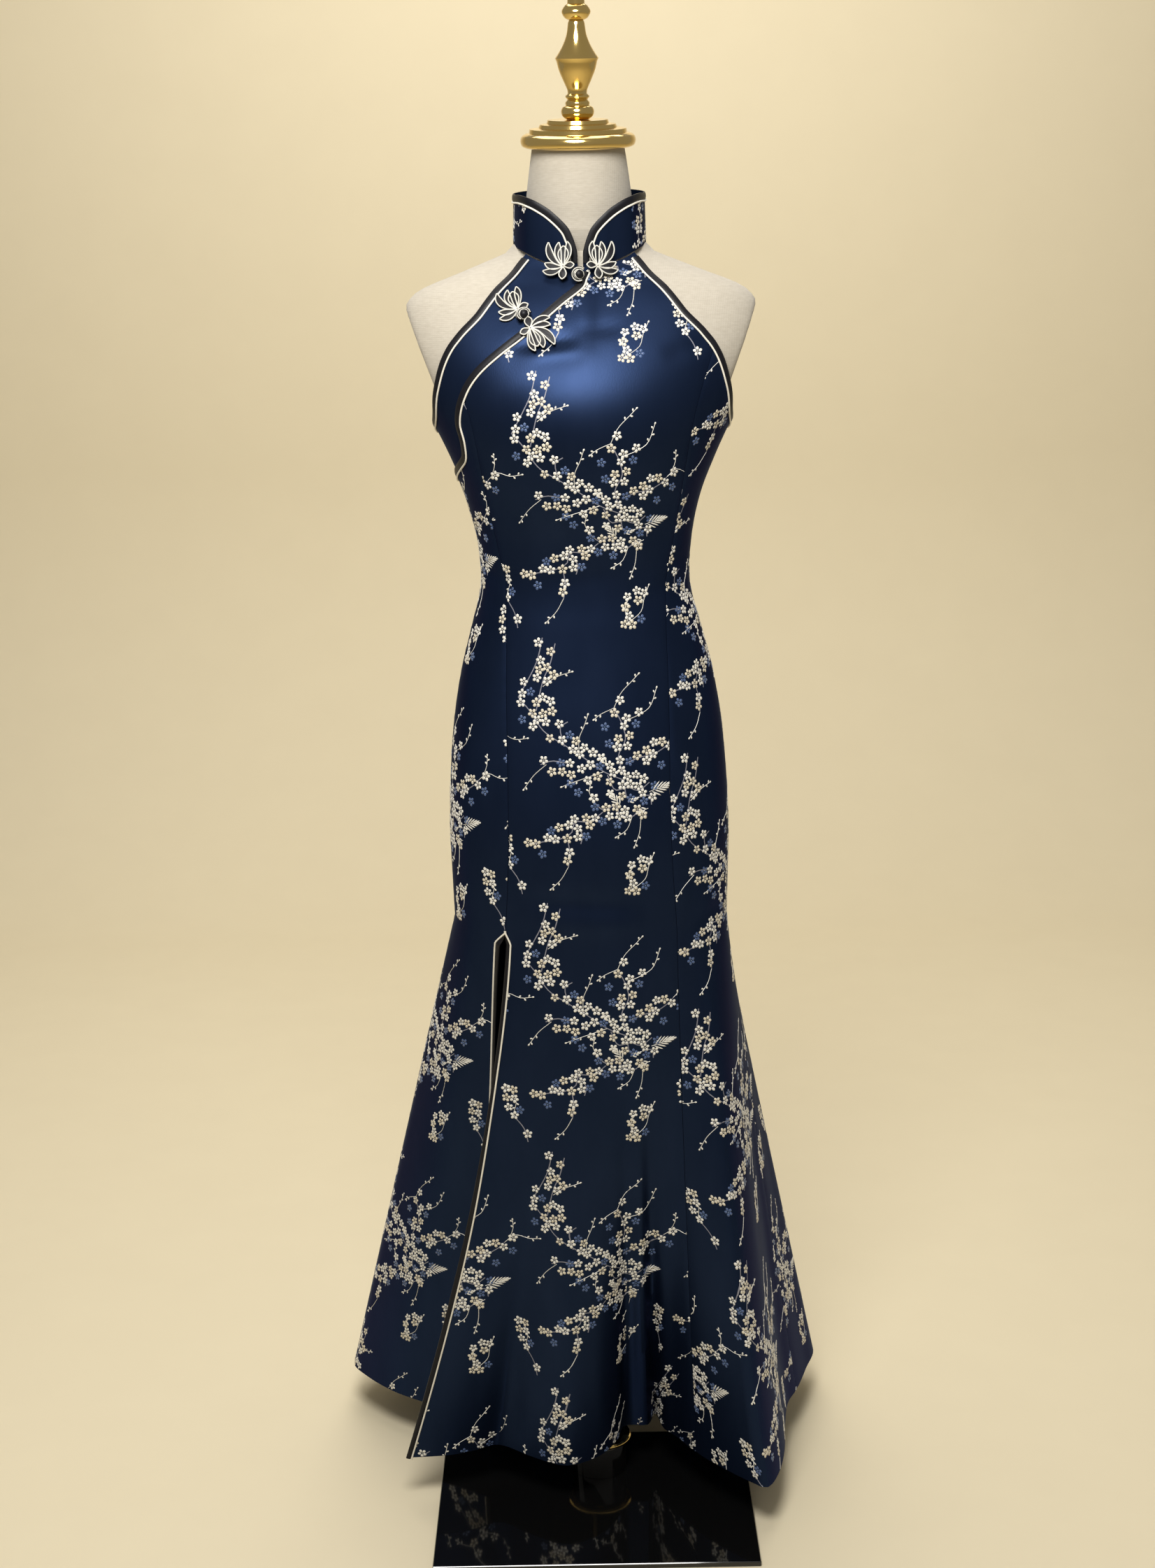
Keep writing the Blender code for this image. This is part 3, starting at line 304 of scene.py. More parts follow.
def column(row, name, columns):
    return row[columns.index(name)]


def spline(keys, values, at):
    """A smooth curve through values at rising keys."""
    keys, values = np.asarray(keys, float), np.asarray(values, float)
    at = np.clip(at, keys[0], keys[-1])
    index = np.arange(len(keys))
    low, high = np.maximum(index - 1, 0), np.minimum(index + 1, len(keys) - 1)
    slope = (values[high] - values[low]) / (keys[high] - keys[low])
    k = np.clip(np.searchsorted(keys, at, side="right") - 1, 0, len(keys) - 2)
    span = keys[k + 1] - keys[k]
    t = (at - keys[k]) / span
    h0, h1 = 2 * t**3 - 3 * t**2 + 1, t**3 - 2 * t**2 + t
    h2, h3 = 3 * t**2 - 2 * t**3, t**3 - t**2
    return h0 * values[k] + h1 * span * slope[k] + h2 * values[k + 1] + h3 * span * slope[k + 1]


def read(table, columns, name, at):
    """A table's named value, smooth between its rows."""
    return spline([row[0] for row in table], [column(row, name, columns) for row in table], at)


def smooth_step(t):
    t = np.clip(t, 0.0, 1.0)
    return t * t * (3 - 2 * t)


def mix(a, b, t):
    return a + (b - a) * t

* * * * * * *

Aim - Each line of the material should be duplicated exactly, please.

Result of this task -
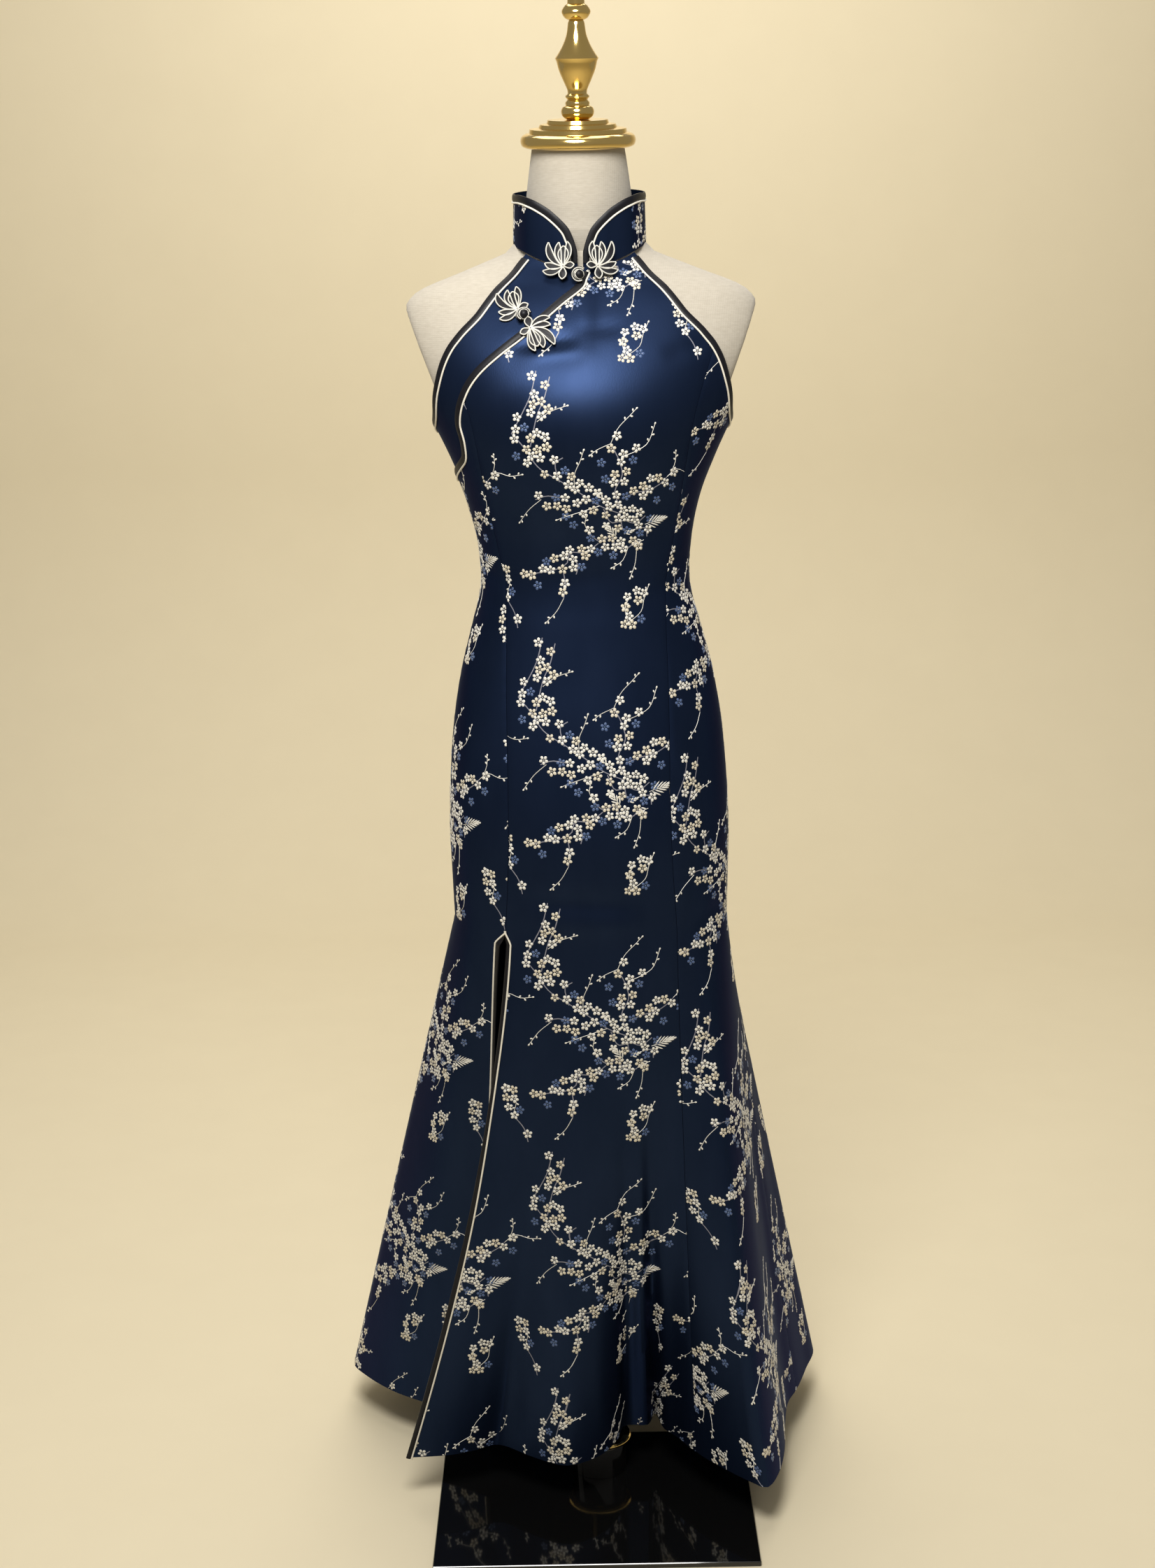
Keep writing the Blender code for this image. This is part 3, starting at line 304 of scene.py. More parts follow.
def column(row, name, columns):
    return row[columns.index(name)]


def spline(keys, values, at):
    """A smooth curve through values at rising keys."""
    keys, values = np.asarray(keys, float), np.asarray(values, float)
    at = np.clip(at, keys[0], keys[-1])
    index = np.arange(len(keys))
    low, high = np.maximum(index - 1, 0), np.minimum(index + 1, len(keys) - 1)
    slope = (values[high] - values[low]) / (keys[high] - keys[low])
    k = np.clip(np.searchsorted(keys, at, side="right") - 1, 0, len(keys) - 2)
    span = keys[k + 1] - keys[k]
    t = (at - keys[k]) / span
    h0, h1 = 2 * t**3 - 3 * t**2 + 1, t**3 - 2 * t**2 + t
    h2, h3 = 3 * t**2 - 2 * t**3, t**3 - t**2
    return h0 * values[k] + h1 * span * slope[k] + h2 * values[k + 1] + h3 * span * slope[k + 1]


def read(table, columns, name, at):
    """A table's named value, smooth between its rows."""
    return spline([row[0] for row in table], [column(row, name, columns) for row in table], at)


def smooth_step(t):
    t = np.clip(t, 0.0, 1.0)
    return t * t * (3 - 2 * t)


def mix(a, b, t):
    return a + (b - a) * t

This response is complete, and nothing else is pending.